Seyfried listed the unit for $3.25 million in April 2022, and it quickly sold for slightly above its asking price at $3.4 million.
Hollywood home
In 2011, Seyfried bought a Los Angeles home that came with a celebrity pedigree. She paid her Jennifer’s Body co-star Adam Brody $1.85 million for his traditional-style Hollywood pad, which he had purchased from Limp Bizkit frontman Fred Durst in 2006 for $2.2 million. According to listing details, the three-bedroom, 2.5-bathroom home was built in the 1910s and still has its original floors, windows, and moldings intact. Interior highlights of the roughly 2,500-square-foot house include two primary suites, a sunroom, a breakfast room, and balconies overlooking the backyard, which features a pool, a spa, and a dog run.
Seyfried still maintains this dwelling as her West Coast base.
Catskills farm
The Pennsylvania native went rural with her next real estate purchase. In 2013, she bought a 1930s farm in New York’s Catskills region. The actor had been looking for a place to retreat to away from Hollywood, and “fell in love with the main house’s rustic stonework and the trellis between the house and stand-alone garage,” she explained to the Wall Street Journal. Seyfried married Sadoski in 2017, and he joined her at the upstate escape; they also share two children, born in 2017 and in 2020. Living on her farm has “solidified my need to be out of the game when I’m not working, to be in nature and to refresh,” she told the outlet. “Everybody needs a center of gravity. Somewhere to feel safe.”
To decorate her sanctuary, Seyfried tapped Sarah Zames of General Assembly. Per a 2024 interview, the Mank actor’s favorite place in the farmhouse is a cozy window box nook in the first-floor living room. “I’ll crochet there or just sit there—that’s me decompressing,” she told House Beautiful. “It's everything. It's my happy place.” In addition to the main house, Zames converted a barn on the property into a two-bedroom guesthouse, complete with a kitchenette, a lounge space, and a gym. The back part of the structure still functions as a space to store hay; Seyfried’s horses reside in another barn nearby.
“The house was small, so we built onto it to add a kitchen. We use the barns as a sanctuary for rescued horses, ducks, chickens, peacocks, goats, and other animals," Seyfried told the Wall Street Journal. "I still have anxieties, but tending to the aging animals keeps me from obsessing over things that don’t matter. My pony, Cliff, is 38. Every day I have with him is a gift.
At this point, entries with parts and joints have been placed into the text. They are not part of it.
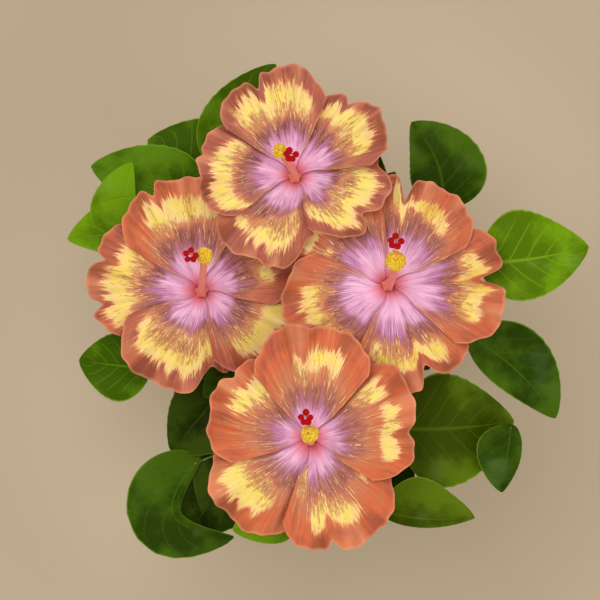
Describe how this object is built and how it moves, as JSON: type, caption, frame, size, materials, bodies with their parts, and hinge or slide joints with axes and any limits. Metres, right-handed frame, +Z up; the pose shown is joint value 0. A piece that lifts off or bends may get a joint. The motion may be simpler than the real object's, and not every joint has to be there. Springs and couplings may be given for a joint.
{
  "type": "hibiscus shrub",
  "caption": "Small rooted hibiscus shrub: a short branched woody stem, a low leafy crown and wide ruffled blooms that face upward.",
  "frame": {"origin": "centre of the flat cut under the stem, at ground level", "axes": "+Z up; +Y north, the side of bloom_north and the way the flower columns bend; +X east"},
  "size_m": [0.4617, 0.4397, 0.4346],
  "materials": {
    "bark": "rough grey-brown bark",
    "foliage": "satin leaf green with paler veins",
    "petal": "silky coral and dusty rose with a lilac centre and cream-yellow flames",
    "column": "matt salmon pink",
    "anthers": "powdery golden yellow",
    "stigmas": "velvety bright red",
    "calyx": "matt light green"
  },
  "bodies": {
    "root": {"trunk": "bark", "bough_north": "bark", "bough_west": "bark", "bough_east": "bark", "bough_south": "bark", "bough_low_northeast": "bark", "bough_low_northwest": "bark", "bough_low_southwest": "bark", "bough_low_southeast": "bark", "foliage_north": "foliage", "bloom_north_petal_1": "petal", "bloom_north_petal_2": "petal", "bloom_north_petal_3": "petal", "bloom_north_petal_4": "petal", "bloom_north_petal_5": "petal", "bloom_north_column": "column", "bloom_north_anthers": "anthers", "bloom_north_stigmas": "stigmas", "bloom_north_calyx": "calyx", "foliage_west": "foliage", "bloom_west_petal_1": "petal", "bloom_west_petal_2": "petal", "bloom_west_petal_3": "petal", "bloom_west_petal_4": "petal", "bloom_west_petal_5": "petal", "bloom_west_column": "column", "bloom_west_anthers": "anthers", "bloom_west_stigmas": "stigmas", "bloom_west_calyx": "calyx", "foliage_east": "foliage", "bloom_east_petal_1": "petal", "bloom_east_petal_2": "petal", "bloom_east_petal_3": "petal", "bloom_east_petal_4": "petal", "bloom_east_petal_5": "petal", "bloom_east_column": "column", "bloom_east_anthers": "anthers", "bloom_east_stigmas": "stigmas", "bloom_east_calyx": "calyx", "foliage_south": "foliage", "bloom_south_petal_1": "petal", "bloom_south_petal_2": "petal", "bloom_south_petal_3": "petal", "bloom_south_petal_4": "petal", "bloom_south_petal_5": "petal", "bloom_south_column": "column", "bloom_south_anthers": "anthers", "bloom_south_stigmas": "stigmas", "bloom_south_calyx": "calyx", "foliage_low_northeast": "foliage", "foliage_low_northwest": "foliage", "foliage_low_southwest": "foliage", "foliage_low_southeast": "foliage"}
  },
  "joints": []
}
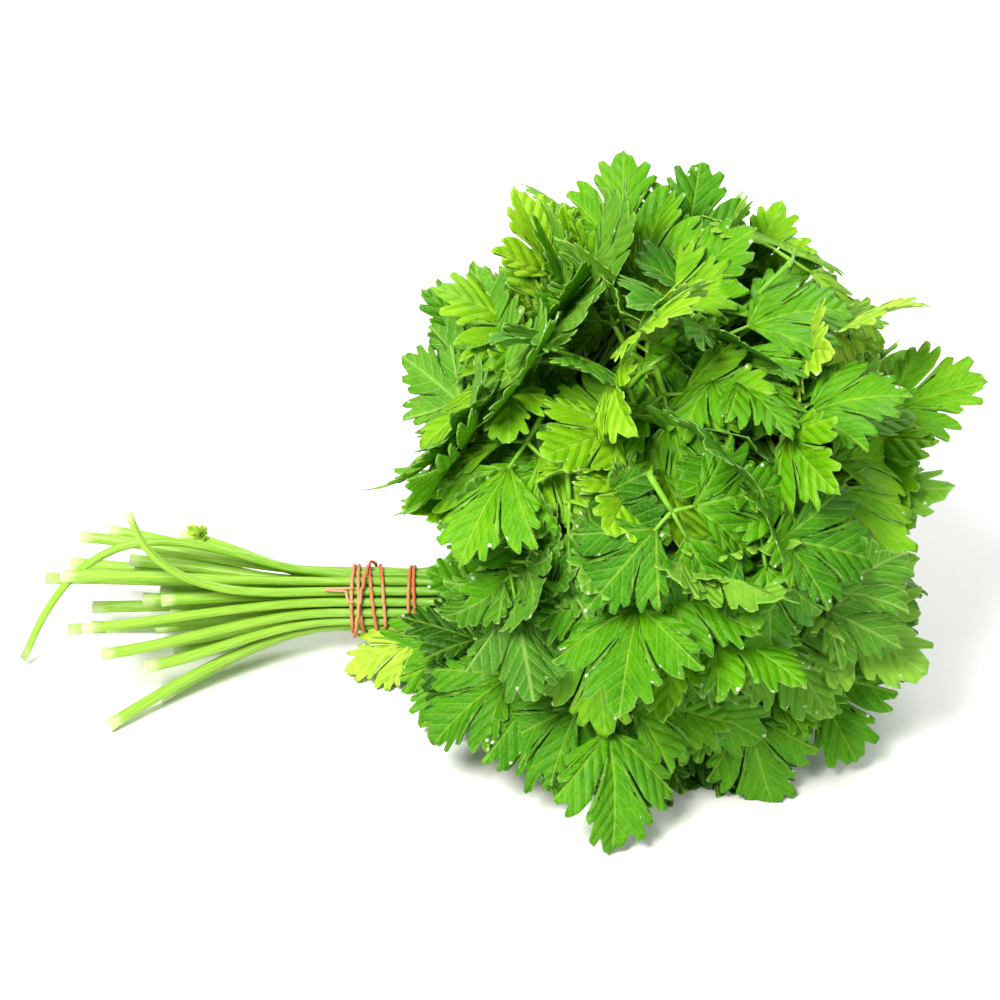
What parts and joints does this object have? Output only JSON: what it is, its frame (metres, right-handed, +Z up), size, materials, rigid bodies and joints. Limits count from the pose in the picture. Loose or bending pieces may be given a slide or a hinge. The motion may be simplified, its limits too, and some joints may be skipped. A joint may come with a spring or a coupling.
{
  "type": "tied herb bunch",
  "caption": "Fresh flat-leaved herb bunch lying on its side: pale stems held by elastic bands, spreading into a round head of lobed green leaves.",
  "frame": {"origin": "middle of the footprint, on the table the bunch lies on", "axes": "+X from the cut stem ends to the leafy head, +Y to the back of the bunch, +Z up from the table"},
  "size_m": [0.2884, 0.194, 0.1645],
  "materials": {
    "leaf": "fresh leaf, soft waxy gloss",
    "stem": "fresh green stalk, slightly moist satin",
    "elastic": "matt rubber"
  },
  "bodies": {
    "root": {"stem_01": "stem", "stem_02": "stem", "stem_03": "stem", "stem_04": "stem", "stem_05": "stem", "stem_06": "stem", "stem_07": "stem", "stem_08": "stem", "stem_09": "stem", "stem_10": "stem", "stem_11": "stem", "stem_12": "stem", "stem_13": "stem", "stem_14": "stem", "stem_15": "stem", "stem_16": "stem", "stem_17": "stem", "stem_18": "stem", "stem_19": "stem", "stem_20": "stem", "stem_21": "stem", "stem_22": "stem", "stem_23": "stem", "stem_24": "stem", "stem_25": "stem", "stem_26": "stem", "stem_27": "stem", "stem_28": "stem", "stem_29": "stem", "leaf_01": "leaf", "leaf_02": "leaf", "leaf_03": "leaf", "leaf_04": "leaf", "leaf_05": "leaf", "leaf_06": "leaf", "leaf_07": "leaf", "leaf_08": "leaf", "leaf_09": "leaf", "leaf_10": "leaf", "leaf_11": "leaf", "leaf_12": "leaf", "leaf_13": "leaf", "leaf_14": "leaf", "leaf_15": "leaf", "leaf_16": "leaf", "leaf_17": "leaf", "leaf_18": "leaf", "leaf_19": "leaf", "leaf_20": "leaf", "leaf_21": "leaf", "leaf_22": "leaf", "leaf_23": "leaf", "leaf_24": "leaf", "leaf_25": "leaf", "leaf_26": "leaf", "leaf_27": "leaf", "leaf_28": "leaf", "leaf_29": "leaf", "elastic_band_outer": "elastic", "elastic_band_inner": "elastic"}
  },
  "joints": []
}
It’s grounding.” The work for caring for all of those animals is also a reward in itself, the actor told the New York Times in 2020. “It’s insane how much I can feel so accomplished and successful here without having to be in a successful movie.”
This is Seyfried’s primary residence.
Upper West Side apartment
Seyfried next invested in a new Manhattan pied-à-terre, for which she reportedly paid $2.52 million in 2019. When she toured the apartment, located on the top floor of an early 20th-century building on the Upper West Side, “all that was there were windows,” she told AD during our 2023 Open Door tour of the space. There were no walls, finished floors, or much of anything else. But the tall, arched windows provided the bright, open atmosphere that Seyfried was looking for. Once again, Seyfried hired General Assembly to transform the abode into a beautiful and functional space. “We wanted to bring in some of the feeling of what we’d done at her place upstate, because she goes back and forth between the two. We don’t want it to feel like a dramatic change,” Zames told AD. “Amanda is not really a formal person, and keeping a relaxed vibe was really important.” And so, plenty of wood details, including wide-plank flooring and custom window shutters, imbue farmhouse flair to the airy space. “I just love history, and I love the smell of old wood,” Seyfried explained of her tastes. “History has a smell to it. You know what I mean?”
Seyfried still maintains her pad in the historic building, which Nora Ephron, Cyndi Lauper, Al Pacino, Lena Horne, and Conan O’Brien have also called home.